I agree with you about not knowing how to interpret the edges in a standard test. What a field photographer would want is to know about the edges is the sharpest image the lens can produce and a second number indicating how far from the flat plane the image is produced.

Nathan Potter
9-Jun-2010, 14:24
Arne gets into the nitty/gritty of careful lens testing and shows how complicated it can get. I used a similar technique some years ago in a laboratory environment for macro lenses and normal 4X5 lenses. In my case I was interested in removing some of the variables that have been mentioned above by others. I used reflective resolution targets in a vertical orientation but did not employ film. The lens was mounted on an optical bench in front of a fine ground glass at the lens focal plane. A horizontally mounted microscope was focused on the ground glass using long focal length objectives. The objectives were shimmed to be parfocal. The lens image on the ground glass was located and roughly brought into focus by racking the ground glass. Then the microscope was focused on the ground glass image of the resolution target and the ground glass then removed so that the aerial image of the resolution target could be viewed and critically refocused. The photo column of the microscope was equipped with a camera and photosensor and could be translated precisely in X and Y direction orthogonal to the optical axis. Thus the resolution bars could be scanned for period and contrast by connecting the photosensor to an X-Y recorder. Crude by todays instrumentation but effective as a microdensitometer. The whole thing really tedious to go through.

Well, just another way to remove some of the variables from lens resolution tests.

Nate Potter, Austin TX.

rdenney
9-Jun-2010, 15:04
A little OT, but have you experimented with lens spacing. I posted in a thread a few years back about my experiments with lens spacing and field flatness at the far edges of the image circle.

The lens in question is a retrofocus wide for the Pentacon Six mount. It's the 45mm Mir 26, which had a reputation for soft corners. I found that the corners were sharp, if you could get them in focus at the same time as the subject. Worked in some situations and not in others.

These lenses were an inconsistent mess. Mine wasn't that bad, but others would buy two or three and mix and match elements, and even the rotation of the elements, to get the best performance. Nasty stuff.

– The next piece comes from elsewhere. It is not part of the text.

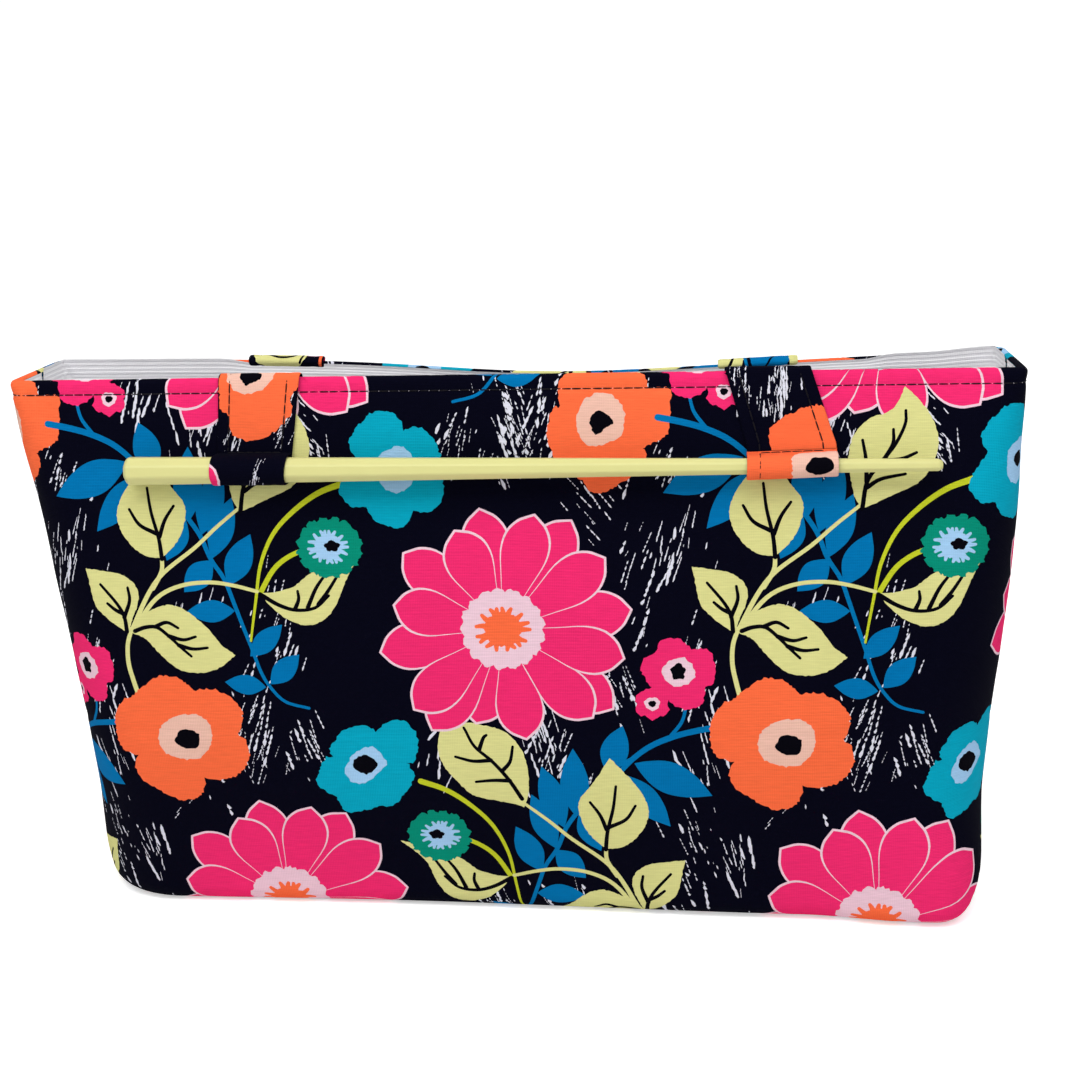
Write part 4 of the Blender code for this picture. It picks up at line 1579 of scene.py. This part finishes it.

Rick "who loved the color rendition of that lens, however" Denney

engl
9-Jun-2010, 17:55
I only own a grand total of two lenses. I compared the sharpness of these two by removing the back of my LF camera and putting a lens-less DSLR there, effectively acting as a digital back (with rather small area). It eliminates many variables regarding film choice and developing materials/method, minimizes focus errors (live view) and there is no risk of spoiling the comparison by errors in printing/scanning the film. It is rather quick to set up, gives information about sharpness/contrast/color of the lens, and gives instant feedback.

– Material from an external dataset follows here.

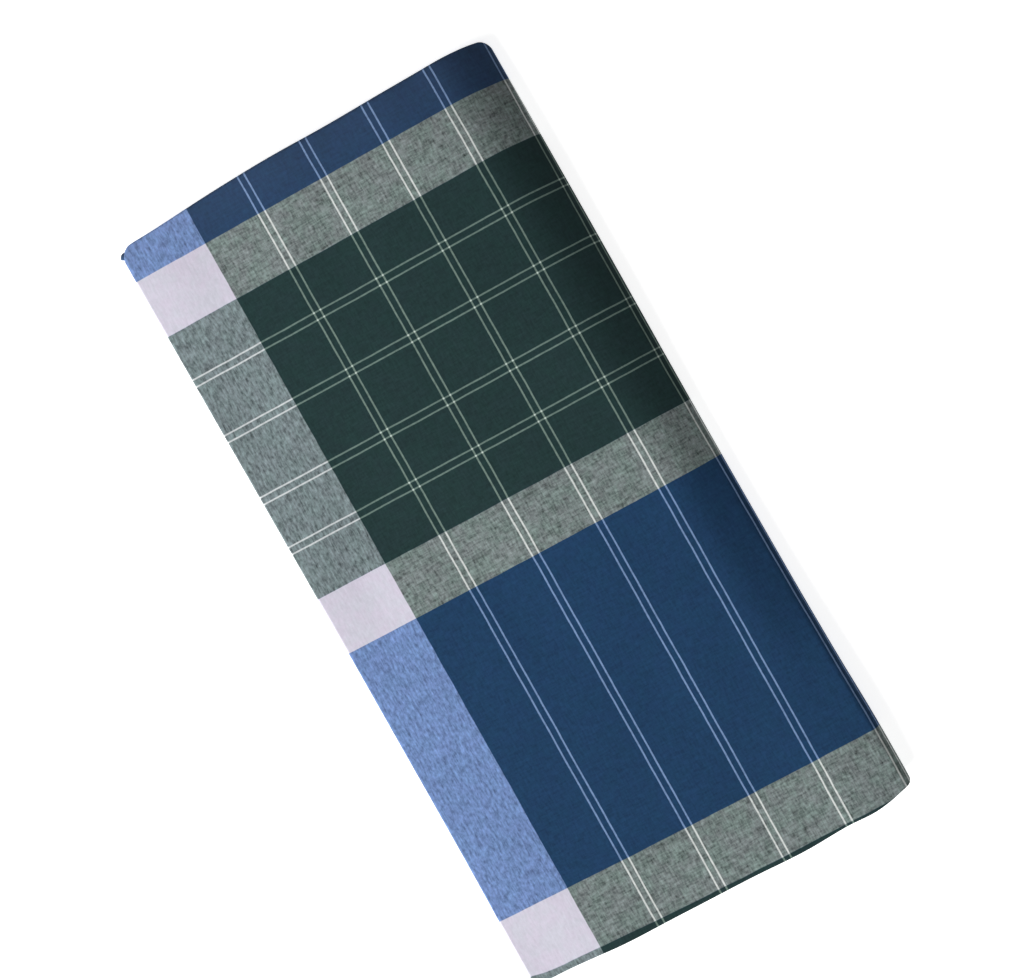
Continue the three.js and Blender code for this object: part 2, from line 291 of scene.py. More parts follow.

The conclusion is that my old Optar 135/4.7 is lacking in contrast, soft at big apertures, kind of sharp at F16-F22 (although way into diffraction on the small high-density digital sensor). My Fujinon NW-125/5.6 MC surprised me by being as sharp and contrasty as lenses built for 135/APS-C format. More contrast at all apertures, at F5.6-F11 it resolved considerably more detail at the same distance than the Optar, in spite of being a wider lens.

Ideally Id compare them by shooting a ton of pictures and printing them big though :)

John Bowen
9-Jun-2010, 18:24
The late Fred Picker used to describe his "sharpness" test. He would photograph bare tree branches with no leaves and no wind. If the prints looked like tree branches and not steel wool, then the lens was sharp enough for anything he was likely to throw at it.

Cor
10-Jun-2010, 00:15
Thanks again for all the extensive feedback and point of views/approaches, I appreciate it!

Best,

Cor

Dennis
10-Jun-2010, 07:15
If you just want to know how people personally do it...
I make lens tests in my basement because I know the concrete floor is steady and then I have a place marked on the floor that I know if I aim at a particular spot on the wall at a certain height I am squared up. I have on the wall a test chart, a page of newspaper, a dart board and some tape. A few holes in the wall from darts.
I light the test spot with incandescent bulbs and my exposure is always rather long.
It isn't super scientific but it is what I always do and it gives me a relative idea of lenses compared to my other lenses.
Dennis

E. von Hoegh
10-Jun-2010, 11:15
I stick some newspaper to the wall and (with large format lenses) shoot it at f:22. Then I look at the negative under a dissecting microscope, 40x. That, believe it or not, tells me all I need to know. If I don't feel like wasting film, I use a star test. Google that. It's very informative.

cowanw
10-Jun-2010, 12:58
For a different perspective, how do I test the sharpness of a lens?
I take a portrait of a woman of a certain age and if the lens is not soft enough I try to pawn it off on an unsuspecting newbie.
Regards
Bill

Ernest Purdum
11-Jun-2010, 17:04
One popular test target is the USAF. Many years ago, there was a "mystery" paint job on the bottom of a U-2, newspapers asking what it could be. It was the USAF test pattern. Some good thinker had decided it would be easier to conduct tests from the ground up than from the U-2 down.

Ernest Purdum
11-Jun-2010, 17:09
One popular test target is the USAF. Many years ago, there was a "mystery" paint job on the bottom of a U-2, newspapers asking what it could be. It was the USAF test pattern. Some good thinker had decided it would be more convenient to conduct tests from the ground up than from the U-2 down.